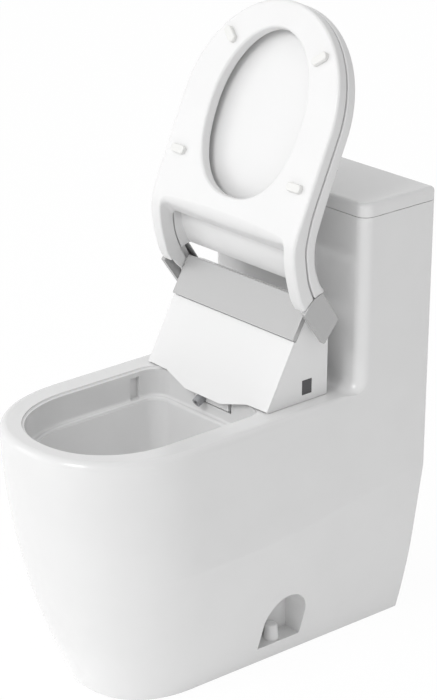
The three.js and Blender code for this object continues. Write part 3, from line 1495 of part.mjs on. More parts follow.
// Water heater and control module, which stand on the tray, and the water inlet at the back.
function unitModules(group) {
  const floor = trayTop + seatGap;
  const heater = alongZ(roundedRectangle(heaterLeft, heaterRight, heaterFront, heaterBack, moduleEdge),
    floor, floor + heaterHeight, 2);
  piece(group, "water_heater", heater, materials.innerPlastic);
  const board = alongZ(roundedRectangle(boardLeft, boardRight, heaterFront, heaterBack, moduleEdge),
    floor, floor + boardHeight, 2);
  piece(group, "control_module", board, materials.innerPlastic);
  const height = rimHeight + inletRise;
  const start = heaterBack + seatGap;
  piece(group, "water_inlet", cut(rodY(inletRadius, inletSide, height, start, start + inletLength, smallFacets),
    rodY(inletBore, inletSide, height, start + inletLength / 2, start + inletLength + overrun, smallFacets)),
  materials.chrome);
}

const toilet = new THREE.Group();
piece(toilet, "ceramic_body", ceramicBody(), materials.ceramic);
floorFixings(toilet);
flushValve(toilet);
fillValve(toilet);
const bezelTop = tankCover(toilet);
buttonHalf(toilet, "full", 1, bezelTop);
buttonHalf(toilet, "half", -1, bezelTop);
housingShell(toilet);
panelAndBand(toilet);
hingeBearings(toilet);
unitFixing(toilet);
nozzleUnit(toilet);
unitModules(toilet);

// Ring, lid, shaft and caps are drawn closed and turned together about the hinge axis.
const raised = new THREE.Group();
raised.position.set(0, hingeDepth, hingeHeight);
raised.rotation.x = -openRadians;
const closed = new THREE.Group();
closed.position.set(0, -hingeDepth, -hingeHeight);
raised.add(closed);
toilet.add(raised);
seatRing(closed);
seatCover(closed);
hingeCaps(closed);

export default toilet;
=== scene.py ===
"""Looks of a one-piece toilet with a washing seat, laid out as a Blender add-on and run as a script.

Metres, +Z up, the bowl's front towards -Y. Sizes in the tables are millimetres and are turned to metres once.
"""

import json
import math
import types

import bmesh
import bpy
import numpy as np
from mathutils import Matrix, Vector

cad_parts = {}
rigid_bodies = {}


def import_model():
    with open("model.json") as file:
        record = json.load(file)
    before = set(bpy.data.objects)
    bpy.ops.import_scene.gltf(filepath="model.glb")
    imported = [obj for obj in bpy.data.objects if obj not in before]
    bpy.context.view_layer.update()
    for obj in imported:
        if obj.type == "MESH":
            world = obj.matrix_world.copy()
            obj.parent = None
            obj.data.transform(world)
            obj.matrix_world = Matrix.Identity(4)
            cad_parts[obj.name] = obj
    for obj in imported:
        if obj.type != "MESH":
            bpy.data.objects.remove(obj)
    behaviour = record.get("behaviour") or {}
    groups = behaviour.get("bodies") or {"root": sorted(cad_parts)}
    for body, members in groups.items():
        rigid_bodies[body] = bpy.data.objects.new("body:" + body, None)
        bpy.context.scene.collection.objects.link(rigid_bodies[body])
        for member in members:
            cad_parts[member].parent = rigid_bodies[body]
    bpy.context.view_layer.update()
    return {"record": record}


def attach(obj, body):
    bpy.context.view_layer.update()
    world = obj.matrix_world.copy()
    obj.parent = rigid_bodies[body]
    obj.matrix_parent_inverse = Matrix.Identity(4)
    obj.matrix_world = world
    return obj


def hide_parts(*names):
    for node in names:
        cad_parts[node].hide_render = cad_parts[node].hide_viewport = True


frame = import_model()

bl_info = {
    "name": "One-piece toilet with washing seat",
    "version": (1, 0, 0),
    "blender": (4, 5, 0),
    "location": "View3D > Sidebar > Toilet",
    "description": "Builds the glazed body, the washing seat and the studio round them",
    "category": "Object",
}

MM = 0.001
FAR = 400  # mm, beyond every side of the part
PAST = 5  # mm, by which a cutting tool runs past the face that it opens
OVERLAP = 0.3  # mm, by which two tools overlap where they meet


def linear(code):
    """Turns an sRGB hex value into linear RGBA."""
    parts = [int(code.lstrip("#")[i:i + 2], 16) / 255 for i in (0, 2, 4)]
    return tuple(c / 12.92 if c <= 0.04045 else ((c + 0.055) / 1.055) ** 2.4 for c in parts) + (1.0,)


# Materials


def add_node(tree, kind, settings=None, links=None):
    """Adds a shader node, sets its fields and sockets, and links its inputs."""
    node = tree.nodes.new(kind)
    for key, value in (settings or {}).items():
        if hasattr(node, key):
            setattr(node, key, value)
        else:
            node.inputs[key].default_value = value
    for key, source in (links or {}).items():
        tree.links.new(source, node.inputs[key])
    return node


def surface(name, part, roughness, sockets):
    """A material whose plain values sit on its shader, its colour from the property group of colours; gives back its
    tree and shader for more detail."""
    colour = tuple(getattr(bpy.context.scene.toilet_colours, part))
    made = bpy.data.materials.new(name)
    made.use_nodes = True
    shader = made.node_tree.nodes["Principled BSDF"]
    for key, value in {"Base Color": colour, "Roughness": roughness, **sockets}.items():
        shader.inputs[key].default_value = value
    made.diffuse_color = colour
    return made, made.node_tree, shader


def grain(tree, shader, size_mm, height_mm, strength, detail=3.0, stretch=(1, 1, 1)):
    """Fine relief from noise on object coordinates: one grain is size_mm across and height_mm high."""
    place = add_node(tree, "ShaderNodeTexCoord")
    spread = add_node(tree, "ShaderNodeMapping", {"Scale": stretch}, {"Vector": place.outputs["Object"]})
    noise = add_node(tree, "ShaderNodeTexNoise", {"Scale": 1 / (size_mm * MM), "Detail": detail},
                     {"Vector": spread.outputs["Vector"]})
    relief = add_node(tree, "ShaderNodeBump", {"Strength": strength, "Distance": height_mm * MM},
                      {"Height": noise.outputs["Fac"]})
    tree.links.new(relief.outputs["Normal"], shader.inputs["Normal"])
    return noise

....

Exactly the lines from the one holding "const toilet = new THREE.Group();" through the one holding "obj.parent = None" should be printed, ends included.

Answer in full
const toilet = new THREE.Group();
piece(toilet, "ceramic_body", ceramicBody(), materials.ceramic);
floorFixings(toilet);
flushValve(toilet);
fillValve(toilet);
const bezelTop = tankCover(toilet);
buttonHalf(toilet, "full", 1, bezelTop);
buttonHalf(toilet, "half", -1, bezelTop);
housingShell(toilet);
panelAndBand(toilet);
hingeBearings(toilet);
unitFixing(toilet);
nozzleUnit(toilet);
unitModules(toilet);

// Ring, lid, shaft and caps are drawn closed and turned together about the hinge axis.
const raised = new THREE.Group();
raised.position.set(0, hingeDepth, hingeHeight);
raised.rotation.x = -openRadians;
const closed = new THREE.Group();
closed.position.set(0, -hingeDepth, -hingeHeight);
raised.add(closed);
toilet.add(raised);
seatRing(closed);
seatCover(closed);
hingeCaps(closed);

export default toilet;
=== scene.py ===
"""Looks of a one-piece toilet with a washing seat, laid out as a Blender add-on and run as a script.

Metres, +Z up, the bowl's front towards -Y. Sizes in the tables are millimetres and are turned to metres once.
"""

import json
import math
import types

import bmesh
import bpy
import numpy as np
from mathutils import Matrix, Vector

cad_parts = {}
rigid_bodies = {}


def import_model():
    with open("model.json") as file:
        record = json.load(file)
    before = set(bpy.data.objects)
    bpy.ops.import_scene.gltf(filepath="model.glb")
    imported = [obj for obj in bpy.data.objects if obj not in before]
    bpy.context.view_layer.update()
    for obj in imported:
        if obj.type == "MESH":
            world = obj.matrix_world.copy()
            obj.parent = None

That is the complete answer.